■ EXERCISE DESCRIPTION
Select each line where the word "that" appears.

□ □ □ □ □

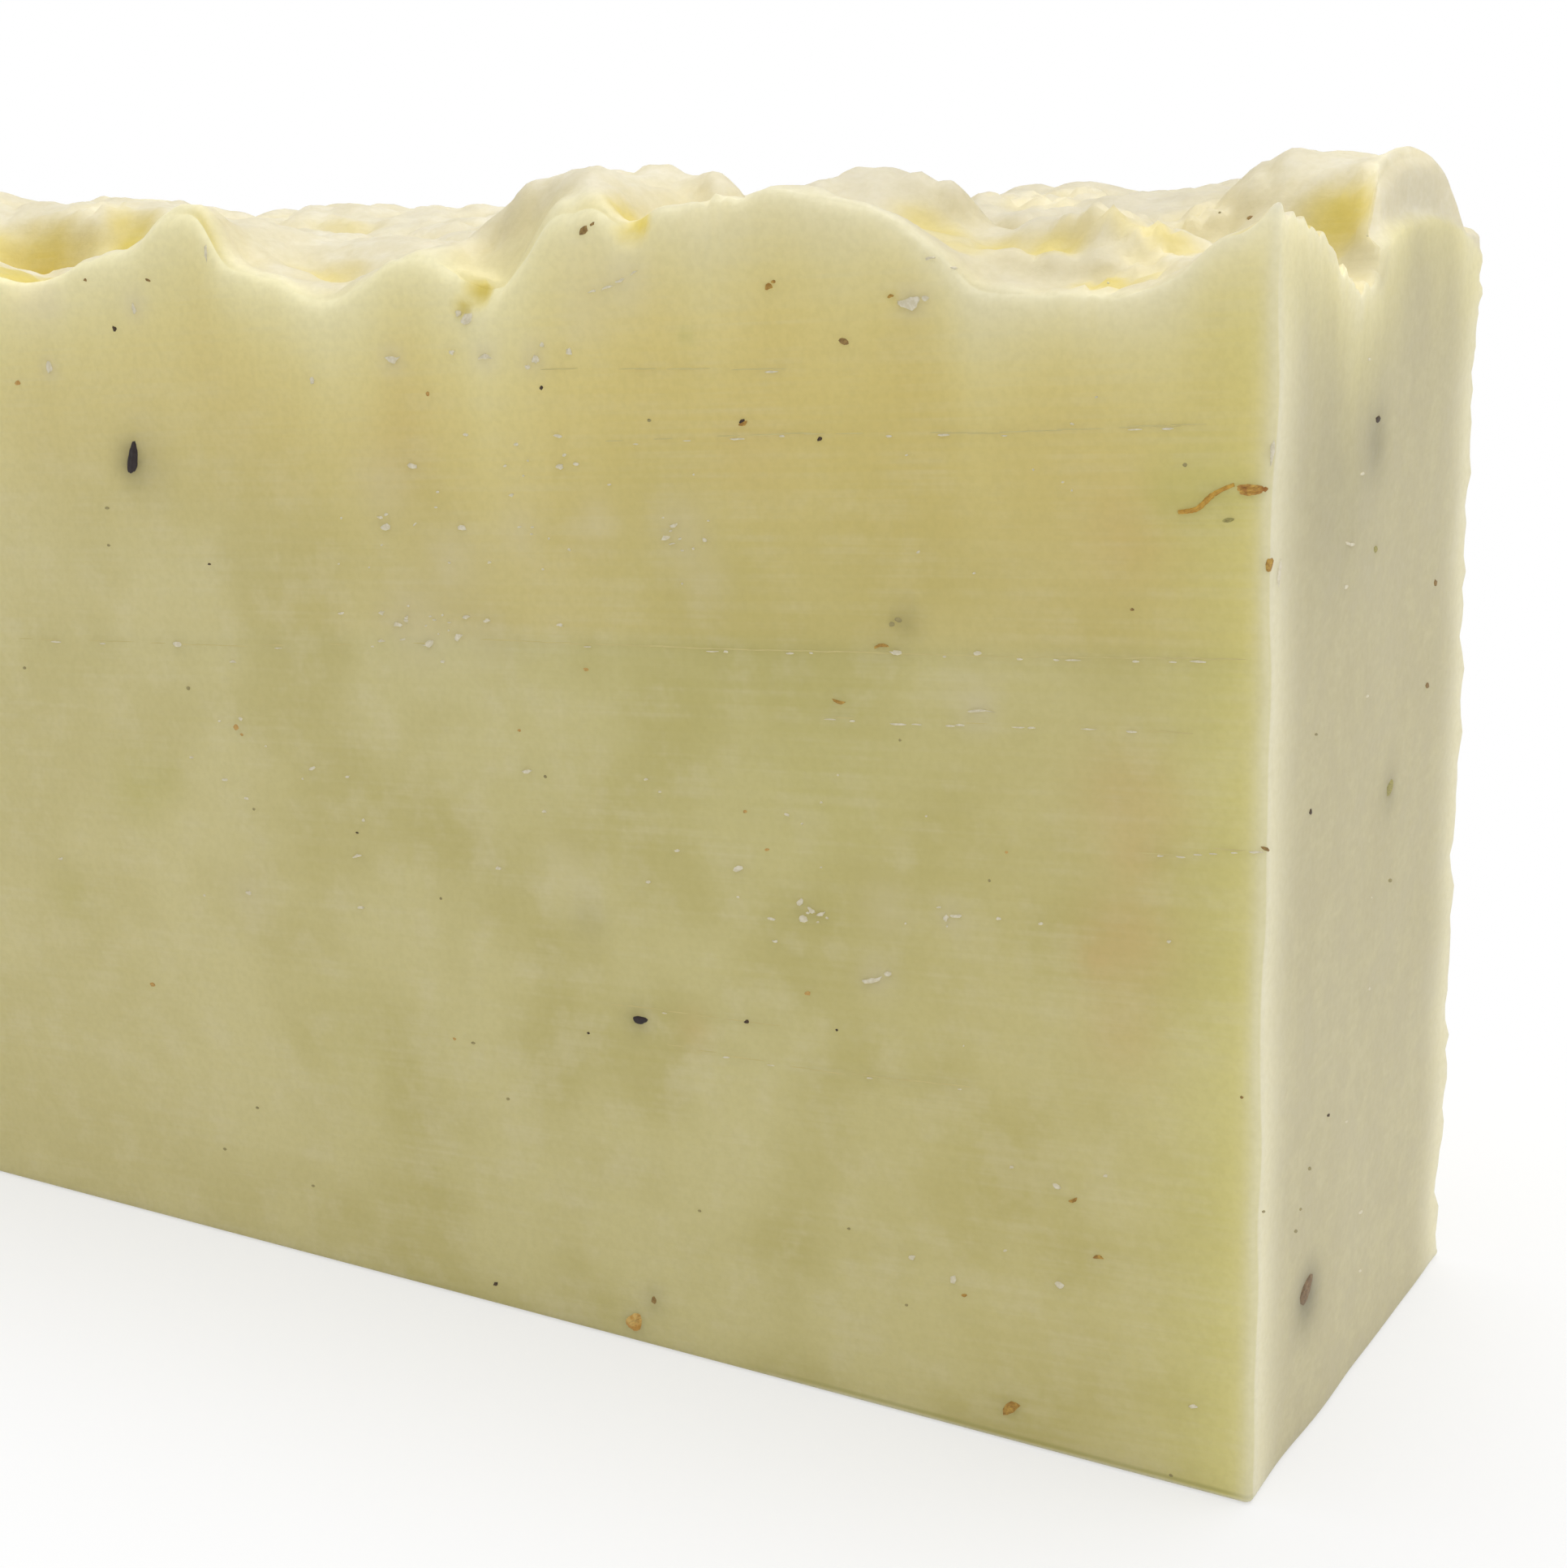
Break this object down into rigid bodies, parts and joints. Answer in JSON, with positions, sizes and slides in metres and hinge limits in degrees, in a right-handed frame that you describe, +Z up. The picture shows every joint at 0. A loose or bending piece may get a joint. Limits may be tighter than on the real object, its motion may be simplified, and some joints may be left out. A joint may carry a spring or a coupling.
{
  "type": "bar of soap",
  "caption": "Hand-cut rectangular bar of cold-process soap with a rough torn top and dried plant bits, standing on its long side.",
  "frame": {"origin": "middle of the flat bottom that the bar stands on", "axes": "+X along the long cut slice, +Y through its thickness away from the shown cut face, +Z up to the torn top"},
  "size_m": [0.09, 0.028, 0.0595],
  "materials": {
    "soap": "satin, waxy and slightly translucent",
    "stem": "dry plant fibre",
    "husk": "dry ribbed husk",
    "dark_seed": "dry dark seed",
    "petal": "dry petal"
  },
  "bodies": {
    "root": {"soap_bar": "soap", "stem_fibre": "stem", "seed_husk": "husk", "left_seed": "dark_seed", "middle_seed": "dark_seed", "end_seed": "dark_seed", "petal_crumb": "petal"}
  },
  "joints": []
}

□ □ □ □ □

■ RESPONSE TO THIS EXERCISE
Break this object down into rigid bodies, parts and joints. Answer in JSON, with positions, sizes and slides in metres and hinge limits in degrees, in a right-handed frame that you describe, +Z up. The picture shows every joint at 0. A loose or bending piece may get a joint. Limits may be tighter than on the real object, its motion may be simplified, and some joints may be left out. A joint may carry a spring or a coupling.
  "frame": {"origin": "middle of the flat bottom that the bar stands on", "axes": "+X along the long cut slice, +Y through its thickness away from the shown cut face, +Z up to the torn top"},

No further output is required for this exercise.